Differential Thermal Regimes of the Tarim and Sichuan Basins in China: Implications for Hydrocarbon Generation and Conservation

The uncertainty surrounding the thermal regimes of the ultra-deep strata in the Tarim and Sichuan basins, China, is unfavorable for further hydrocarbon exploration. This study summarizes and contrasts the present-day and paleo heat flow, geothermal gradient and deep formation temperatures of the Tarim and Sichuan basins. The average heat flow of the Tarim and Sichuan basins are 42.5 ± 7.6 mW/m2 and 53.8 ± 7.6 mW/m2, respectively, reflecting the characteristics of ‘cold’ and ‘warm’ basins. The geothermal gradient with unified depths of 0–5,000 m, 0–6,000 m and 0–7,000 m in the Tarim Basin are 21.6 ± 2.9 °C/km, 20.5 ± 2.8 °C/km and 19.6 ± 2.8 °C/km, respectively, while the geothermal gradient with unified depths of 0–5,000 m, 0–6,000m and 0–7,000 m in the Sichuan Basin are 21.9 ± 2.3 °C/km, 22.1 ± 2.5 °C/km and 23.3 ± 2.4 °C/km, respectively.
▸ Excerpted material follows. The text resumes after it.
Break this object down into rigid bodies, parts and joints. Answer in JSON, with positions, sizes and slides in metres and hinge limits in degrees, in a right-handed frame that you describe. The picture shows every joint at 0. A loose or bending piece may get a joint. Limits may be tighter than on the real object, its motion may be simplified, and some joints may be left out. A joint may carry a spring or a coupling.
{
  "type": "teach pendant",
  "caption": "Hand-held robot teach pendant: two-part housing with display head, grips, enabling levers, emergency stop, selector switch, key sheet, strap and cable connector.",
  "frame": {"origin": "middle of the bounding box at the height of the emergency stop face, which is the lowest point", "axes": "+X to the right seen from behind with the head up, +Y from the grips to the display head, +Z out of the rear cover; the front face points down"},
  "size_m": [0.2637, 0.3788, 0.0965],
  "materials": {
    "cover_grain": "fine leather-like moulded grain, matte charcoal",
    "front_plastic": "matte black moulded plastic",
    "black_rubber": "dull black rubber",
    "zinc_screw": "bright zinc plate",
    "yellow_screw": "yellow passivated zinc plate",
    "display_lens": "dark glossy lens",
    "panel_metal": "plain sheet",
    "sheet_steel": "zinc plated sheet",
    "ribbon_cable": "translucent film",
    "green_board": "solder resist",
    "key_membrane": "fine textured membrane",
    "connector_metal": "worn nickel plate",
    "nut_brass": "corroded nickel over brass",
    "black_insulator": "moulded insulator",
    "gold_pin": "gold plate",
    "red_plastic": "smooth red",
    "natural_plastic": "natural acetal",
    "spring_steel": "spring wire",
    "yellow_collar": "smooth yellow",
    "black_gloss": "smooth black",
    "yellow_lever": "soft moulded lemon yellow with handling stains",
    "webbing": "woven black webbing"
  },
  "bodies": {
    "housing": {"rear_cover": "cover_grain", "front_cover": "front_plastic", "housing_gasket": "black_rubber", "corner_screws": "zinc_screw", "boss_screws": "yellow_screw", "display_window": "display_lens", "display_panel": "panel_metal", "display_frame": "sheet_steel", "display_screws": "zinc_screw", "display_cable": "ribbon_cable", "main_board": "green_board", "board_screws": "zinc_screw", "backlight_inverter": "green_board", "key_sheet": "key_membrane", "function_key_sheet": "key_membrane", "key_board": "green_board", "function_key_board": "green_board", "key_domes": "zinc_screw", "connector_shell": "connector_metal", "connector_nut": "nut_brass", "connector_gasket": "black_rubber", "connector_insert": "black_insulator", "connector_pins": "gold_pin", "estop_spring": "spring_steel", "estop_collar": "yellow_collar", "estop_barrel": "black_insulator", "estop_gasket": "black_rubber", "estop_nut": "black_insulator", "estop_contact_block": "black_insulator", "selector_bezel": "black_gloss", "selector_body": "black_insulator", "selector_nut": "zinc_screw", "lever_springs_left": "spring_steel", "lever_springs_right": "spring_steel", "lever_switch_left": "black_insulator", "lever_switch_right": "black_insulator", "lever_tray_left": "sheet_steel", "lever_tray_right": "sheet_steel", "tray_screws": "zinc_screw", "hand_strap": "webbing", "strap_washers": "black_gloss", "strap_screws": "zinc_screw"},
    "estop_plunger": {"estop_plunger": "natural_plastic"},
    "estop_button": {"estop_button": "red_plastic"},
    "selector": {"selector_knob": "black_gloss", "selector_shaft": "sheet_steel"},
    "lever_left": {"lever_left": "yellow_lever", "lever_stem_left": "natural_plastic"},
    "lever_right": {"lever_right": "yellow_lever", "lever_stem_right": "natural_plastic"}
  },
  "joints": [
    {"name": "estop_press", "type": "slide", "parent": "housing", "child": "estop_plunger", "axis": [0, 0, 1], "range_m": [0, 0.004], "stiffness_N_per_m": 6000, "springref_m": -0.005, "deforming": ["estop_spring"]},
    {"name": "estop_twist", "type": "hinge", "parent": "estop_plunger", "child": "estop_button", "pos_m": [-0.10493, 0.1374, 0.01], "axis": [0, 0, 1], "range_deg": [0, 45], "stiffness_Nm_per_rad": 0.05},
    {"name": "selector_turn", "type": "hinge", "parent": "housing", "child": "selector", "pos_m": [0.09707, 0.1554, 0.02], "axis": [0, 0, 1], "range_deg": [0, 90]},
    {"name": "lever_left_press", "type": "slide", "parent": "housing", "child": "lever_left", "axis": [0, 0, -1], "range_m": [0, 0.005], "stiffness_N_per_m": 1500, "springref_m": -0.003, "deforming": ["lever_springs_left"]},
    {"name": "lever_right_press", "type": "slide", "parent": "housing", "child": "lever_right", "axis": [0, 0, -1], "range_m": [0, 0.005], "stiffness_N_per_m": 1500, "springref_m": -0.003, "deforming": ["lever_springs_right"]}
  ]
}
The differential change of the geothermal gradient between the Tarim and Sichuan basins with depth probably results from the rock thermal conductivity and heat production rate. The formation temperatures at depths of 6,000 m, 7,000 m, 8,000 m, 9,000 m and 10,000 m in the Tarim Basin are 80°C–190°C, 90°C–220°C, 100°C–230°C, 110°C–240°C and 120°C–250°C, respectively, while the formation temperatures at depths of 6,000 m, 7,000 m, 8,000 m and 9,000 m in the Sichuan Basin are 120°C–200°C, 140°C–210°C, 160°C–260°C and 180°C–280°C, respectively. The horizontal distribution pattern of the ultra-deep formation temperatures in the Tarim and Sichuan basins is mainly affected by the basement relief, fault activity and hydrothermal upwelling. The thermal modeling revealed that the paleo-heat flow in the interior of the Tarim Basin decreased since the early Cambrian with an early Permian abrupt peak, while that in the Sichuan Basin experienced three stages of steady state from Cambrian to early Permian, rapidly rising at the end of the early Permian and declining since the late Permian. The thermal regime of the Sichuan Basin was always higher than that of the Tarim Basin, which results in differential oil and gas generation and conservation in the ultra-deep ancient strata. This study not only promotes theoretical development in the exploration of ultra-deep geothermal fields, but also plays an important role in determining the maturation phase of the ultra-deep source rocks and the occurrence state of hydrocarbons in the Tarim and Sichuan basins.